Saturday, March 21, 2009


The sense of panic and abject fear is palpable today. The internet and endless supply of news on cable television, while valuable, can turn TVs and computers into veritable palantiri – never lying, but always leading the merely mortals who see what is to be seen there to misunderstanding.

From this despair and gnawing helplessness, I suggest setting aside time each day for solitude: prayer before the Blessed Sacrament (if feasible), private contemplative prayer, lectio divina, the Rosary, even viewing Into Great Silence; in short, time to "be still and know that I AM God" (Ps 46,10).
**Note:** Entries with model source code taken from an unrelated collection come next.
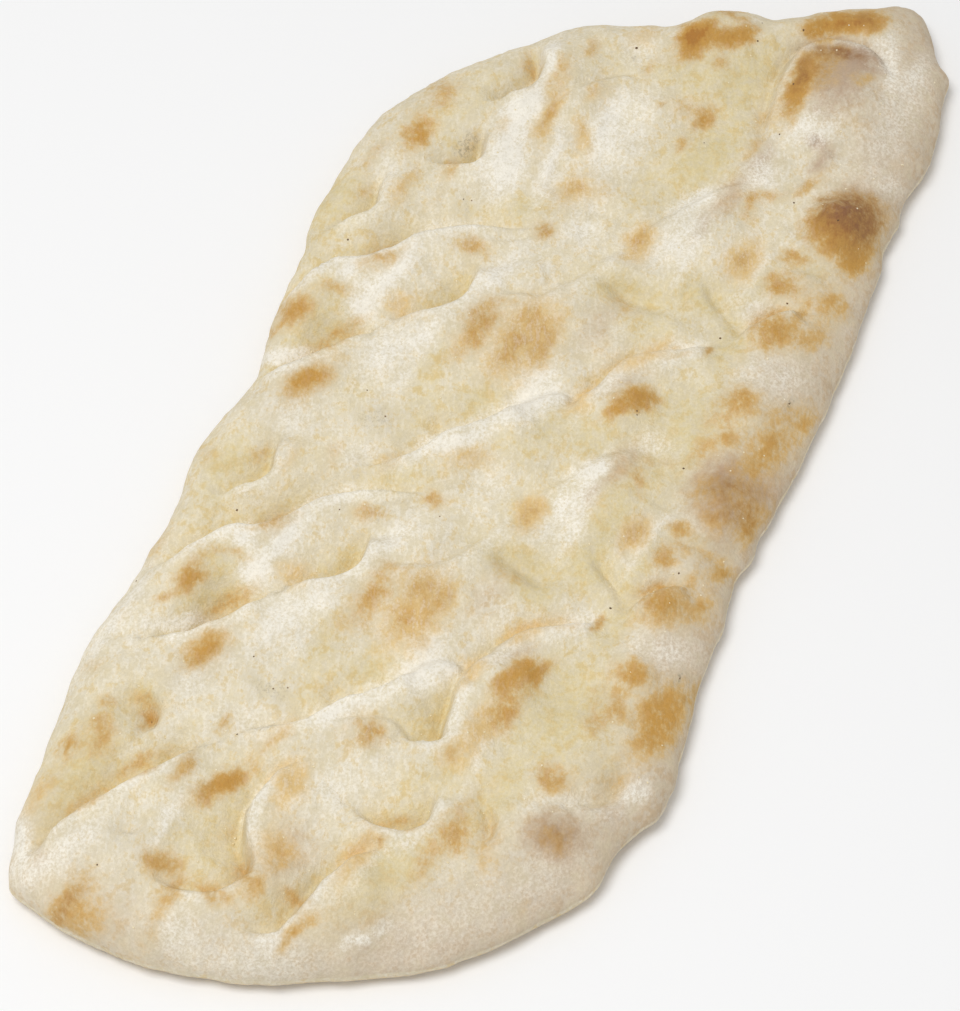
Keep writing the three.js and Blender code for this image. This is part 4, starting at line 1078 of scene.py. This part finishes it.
def bit_material(name, dark, light):
    material = bpy.data.materials.new(name)
    material.use_nodes = True
    tree = material.node_tree
    shader = tree.nodes["Principled BSDF"]
    place = add_node(tree, "ShaderNodeTexCoord").outputs["Object"]
    tree.links.new(mix_colours(tree, grain(tree, place, 0.8), dark, light), shader.inputs["Base Color"])
    roughness = ramp_between(tree, grain(tree, place, 0.3), 0.0, 1.0, 0.6, 0.9)
    tree.links.new(roughness, shader.inputs["Roughness"])
    return material


flecks = [(*stand_at((x, y), DENT_LEVEL), FLECK_SIZE * size) for x, y, size in FLECKS]
scatter_piece("burnt_flecks", flecks, FLECK_FLATNESS, bit_material("burnt_flour", *BURNT_FLOUR))
grain_places = random.integers(0, AROUND_COUNT, GRAIN_COUNT), random.uniform(*GRAIN_INSET, GRAIN_COUNT)
grains = [(*ring_at(inset)[index], random.uniform(*GRAIN_SIZE)) for index, inset in zip(*grain_places)]
scatter_piece("semolina_grains", grains, GRAIN_FLATNESS, bit_material("semolina", *SEMOLINA))


# %% [markdown]
# ## Floor
# The loaf lies on a plain pale floor, large enough to fill the frame from every side. It belongs to
# the studio and not to the loaf, so it is not attached to the loaf's body.

# %% Floor
FLOOR_SIZE = 6.0


def floor_material():
    material = bpy.data.materials.new("studio_floor")
    material.use_nodes = True
    shader = material.node_tree.nodes["Principled BSDF"]
    shader.inputs["Base Color"].default_value = (0.93, 0.93, 0.93, 1)
    shader.inputs["Roughness"].default_value = 0.9
    return material


floor_mesh = bpy.data.meshes.new("floor")
half = FLOOR_SIZE / 2
corners = [(-half, -half, 0), (half, -half, 0), (half, half, 0), (-half, half, 0)]
floor_mesh.from_pydata(corners, [], [(0, 1, 2, 3)])
floor_mesh.materials.append(floor_material())
floor = bpy.data.objects.new("floor", floor_mesh)
bpy.context.collection.objects.link(floor)
print("floor of", FLOOR_SIZE, "by", FLOOR_SIZE, "m")


# %% [markdown]
# ## Light
# One large round lamp hangs nearly overhead, towards the blunt end and the far side, as in a product
# studio. Its size keeps the shadows soft, and a pale sky fills them, so crests stay bright and near
# walls turn softly grey.

# %% Light
KEY_PLACE, KEY_SIZE, KEY_POWER = Vector((-0.46, 0.22, 1.5)), 0.8, 12.4
FILL_STRENGTH = 0.55

key_lamp = bpy.data.lights.new("key", "AREA")
key_lamp.shape = "DISK"
key_lamp.size = KEY_SIZE
key_lamp.energy = KEY_POWER
key = bpy.data.objects.new("key", key_lamp)
key.location = KEY_PLACE
key.rotation_euler = KEY_PLACE.to_track_quat("Z", "Y").to_euler()
bpy.context.collection.objects.link(key)

world = bpy.data.worlds.new("studio")
bpy.context.scene.world = world
world.use_nodes = True
world.node_tree.nodes["Background"].inputs["Color"].default_value = (1, 1, 1, 1)
world.node_tree.nodes["Background"].inputs["Strength"].default_value = FILL_STRENGTH
bpy.context.scene.view_settings.view_transform = "Standard"
print("lamp at", [round(value, 2) for value in KEY_PLACE])


# %% [markdown]
# ## Camera
# The camera stands at the viewer's place and looks at the same target. A long lens fits the distance:
# it fills the frame with the loaf and shows little perspective.

# %% Camera
LENS, SENSOR = 120, 36

camera = bpy.data.objects.new("camera", bpy.data.cameras.new("camera"))
camera.data.lens = LENS
camera.data.sensor_width = SENSOR
camera.data.clip_start = 0.01
shift = np.array([*box_middle, 0])
camera.location = Vector((VIEWER - shift) * MM)
camera.rotation_euler = Vector(VIEW_BACK).to_track_quat("Z", "Y").to_euler()
bpy.context.collection.objects.link(camera)
bpy.context.scene.camera = camera
print("camera at", [round(value, 3) for value in camera.location])
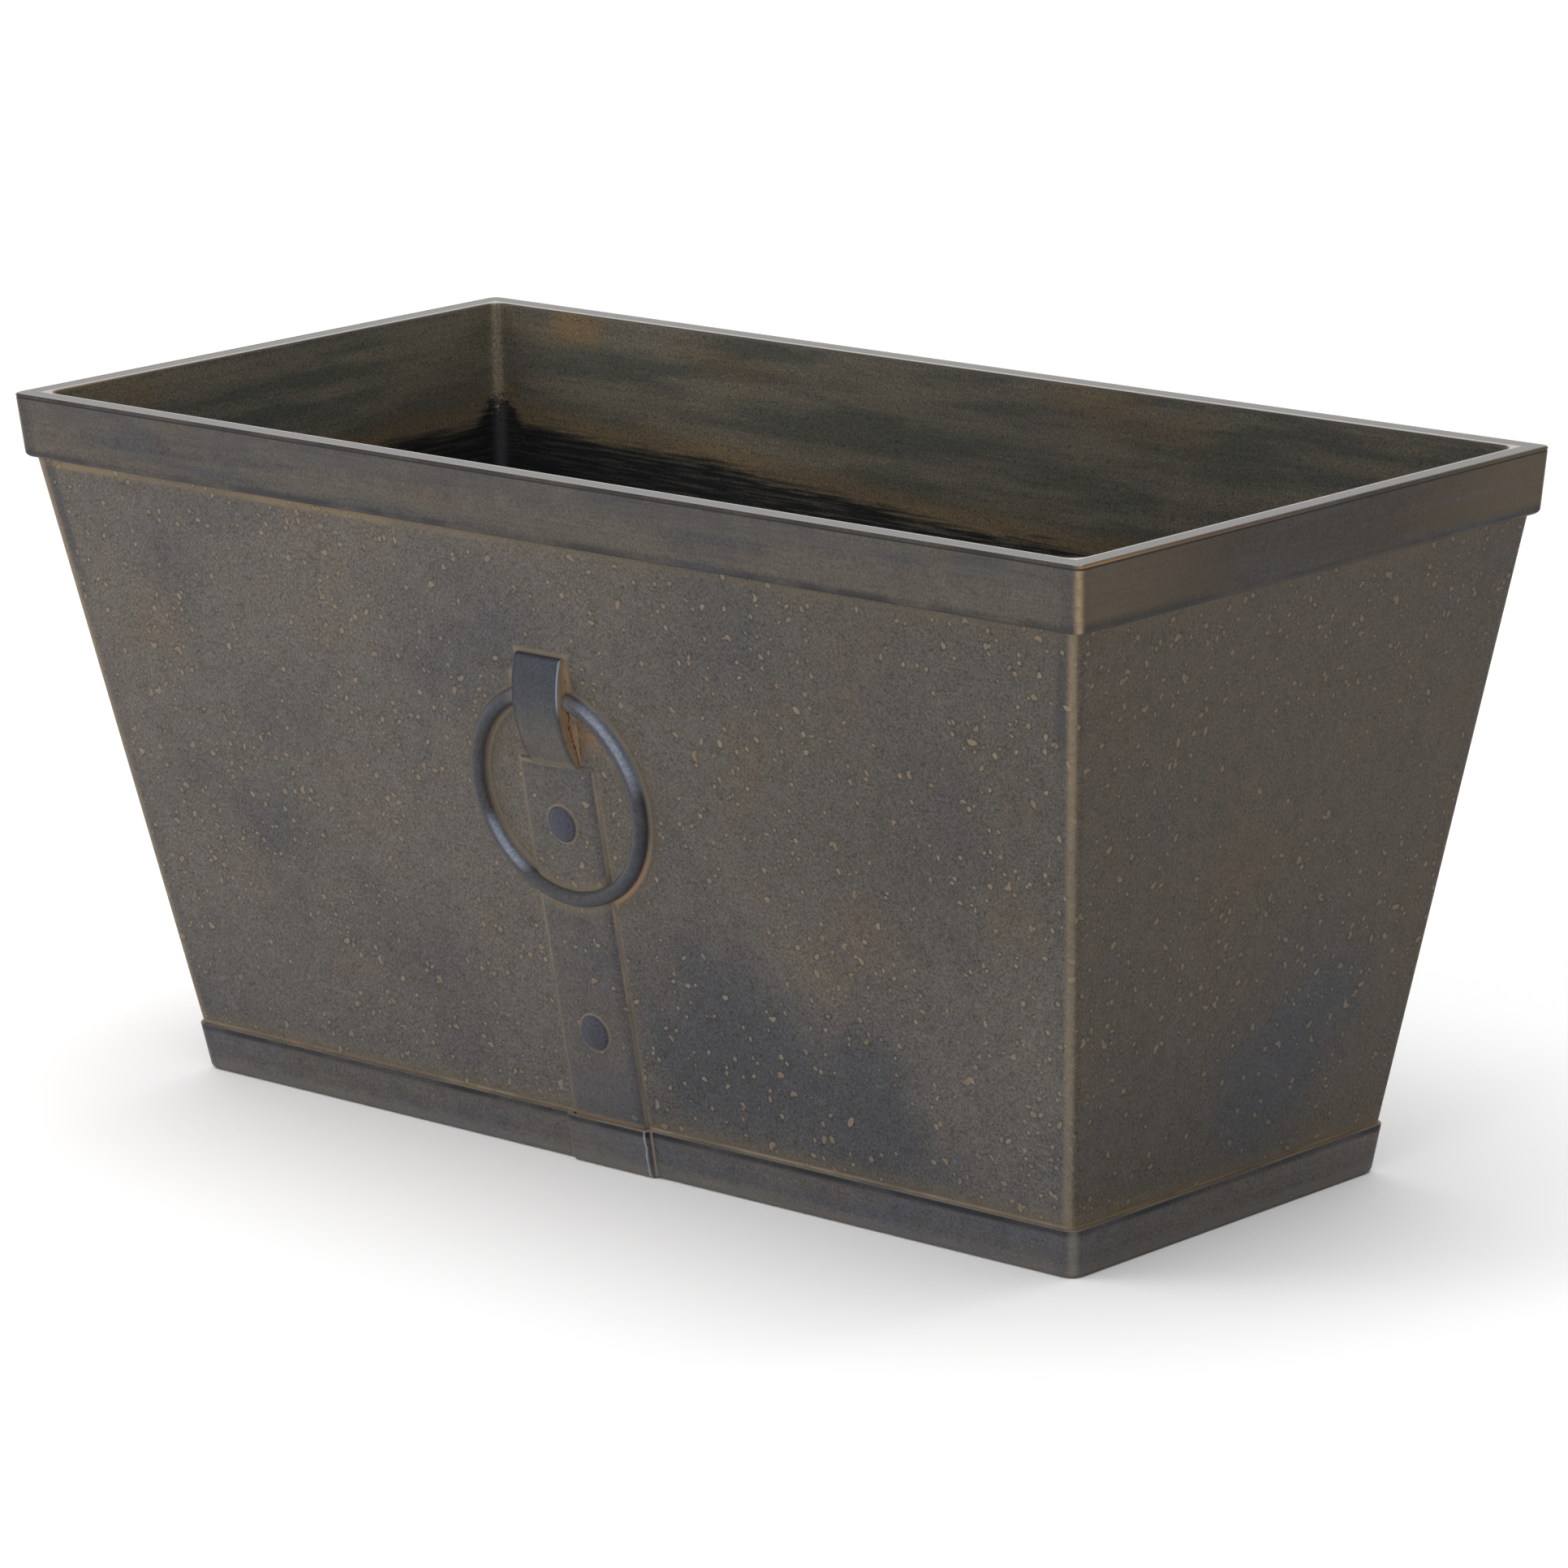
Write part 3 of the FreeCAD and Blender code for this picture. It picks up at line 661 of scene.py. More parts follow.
def collar_loop(height, out, radius, stations=(), step_out=None):
    """A rectangle with round corners about the trough, at a height and out from the wall's face.
    Stations are places along the long sides, each pushed out further by the step rule."""
    half_x = WALL_FOOT_X + LEAN * height + out
    half_y = WALL_FOOT_Y + LEAN * height + out
    points = []
    for quarter, (side_x, side_y) in enumerate(((1, -1), (1, 1), (-1, 1), (-1, -1))):
        for step in range(CORNER_STEPS + 1):
            angle = math.radians(90 * (quarter - 1 + step / CORNER_STEPS))
            points.append(Vector((
                side_x * (half_x - radius) + radius * math.cos(angle),
                side_y * (half_y - radius) + radius * math.sin(angle),
                height,
            )))
        if quarter in (1, 3):
            for station in (reversed(stations) if quarter == 1 else stations):
                points.append(Vector((station, side_y * (half_y + step_out(station)), height)))
    return points


def skin(name, loops, closed, material):
    """A closed skin in mm through loops of equally many points: round in a ring, or with flat ends."""
    form = bmesh.new()
    rows = [[form.verts.new(point * MM) for point in loop] for loop in loops]
    count = len(rows[0])
    for number in range(len(rows) if closed else len(rows) - 1):
        row, after = rows[number], rows[(number + 1) % len(rows)]
        for step in range(count):
            onward = (step + 1) % count
            form.faces.new((row[step], row[onward], after[onward], after[step]))
    if not closed:
        form.faces.new(rows[0])
        form.faces.new(rows[-1])
    bmesh.ops.recalc_face_normals(form, faces=form.faces)
    mesh = bpy.data.meshes.new(name)
    form.to_mesh(mesh)
    form.free()
    mesh.shade_smooth()
    mesh.set_sharp_from_angle(angle=FLAT_LIMIT)
    mesh.materials.append(material)
    piece = bpy.data.objects.new(name, mesh)
    bpy.context.scene.collection.objects.link(piece)
    piece.modifiers.new("even_shading", "WEIGHTED_NORMAL").keep_sharp = True
    return piece


def rim_face(height):
    """How far the rim band's face stands out from the wall's at a height."""
    share = (height - RIM_FACE_FOOT) / (RIM_TOP - RIM_EDGE_ROUND - RIM_FACE_FOOT)
    return RIM_FOOT_OUT + (RIM_TOP_OUT - RIM_FOOT_OUT) * share


def rounded_edge(out, way, radius):
    """The rim's top edge, turned over with a round: heights and places out from the wall."""
    turns = [math.radians(90 * step / EDGE_STEPS) for step in range(EDGE_STEPS + 1)]
    return [(
        RIM_TOP - radius * (1 - math.sin(turn)),
        out - way * radius * (1 - math.cos(turn)) - LEAN * radius * math.sin(turn),
    ) for turn in turns]


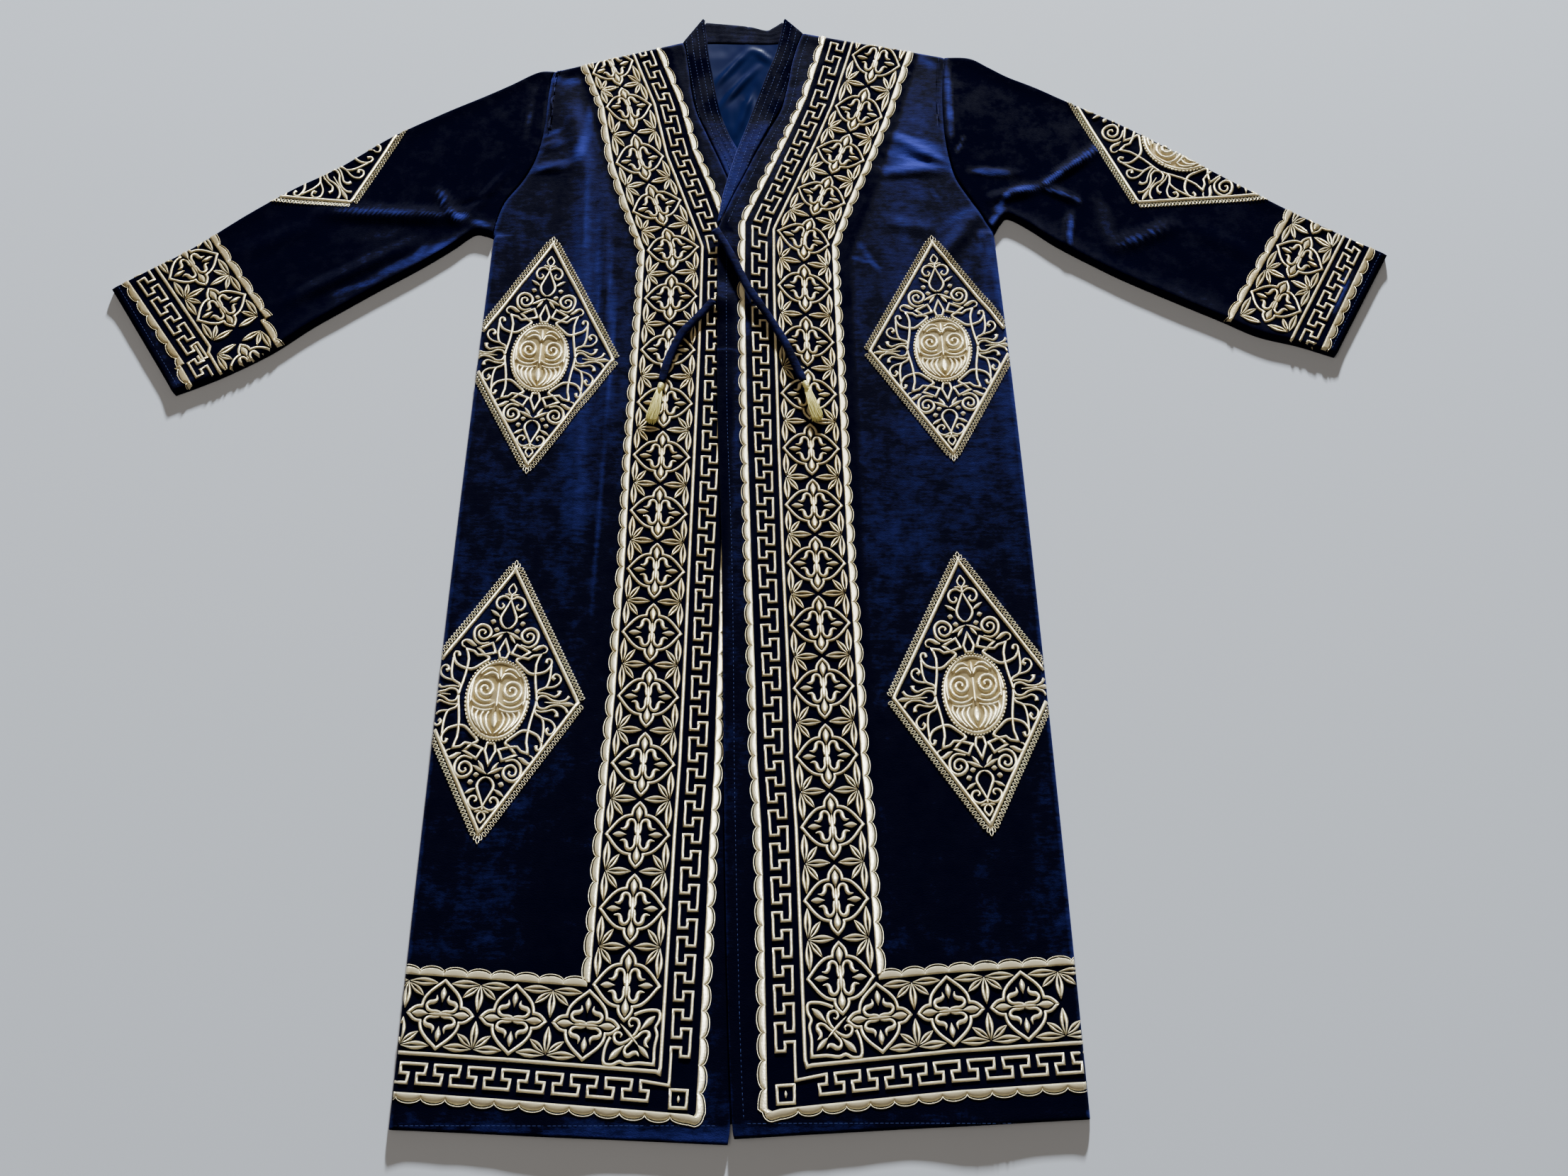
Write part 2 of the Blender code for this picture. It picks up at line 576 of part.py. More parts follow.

The late Henri Nouwen reflects on the utter necessity of such solitude - for sanity, civility, community, and service in the world in his important book, Clowning in Rome.
How can solitude help our world? How can we, by practicing solitude, bring love into the world? In our emergency-oriented society, fear and anger have become powerful forces. Not only do we see ... daily ... people driven together by fear or bound together by anger, but we also start to realize that many of us in our families and communities are plagued by a restlessness tainted by fear and anger. We search to satisfy a growing need for community that offers a sense of belonging, a place where frustrations can be expressed, disappointments shared, and pains healed. We who in the past felt quite secure and self-confident today suffer from self-doubt, and sometimes from a deep sense of powerlessness ...

For this reason we will take a very careful look at the importance of solitude in our lives. It might be that by de-emphasizing solitude in favor of the urgent needs of our world, we have endangered the very basis of our lives as Christian witnesses.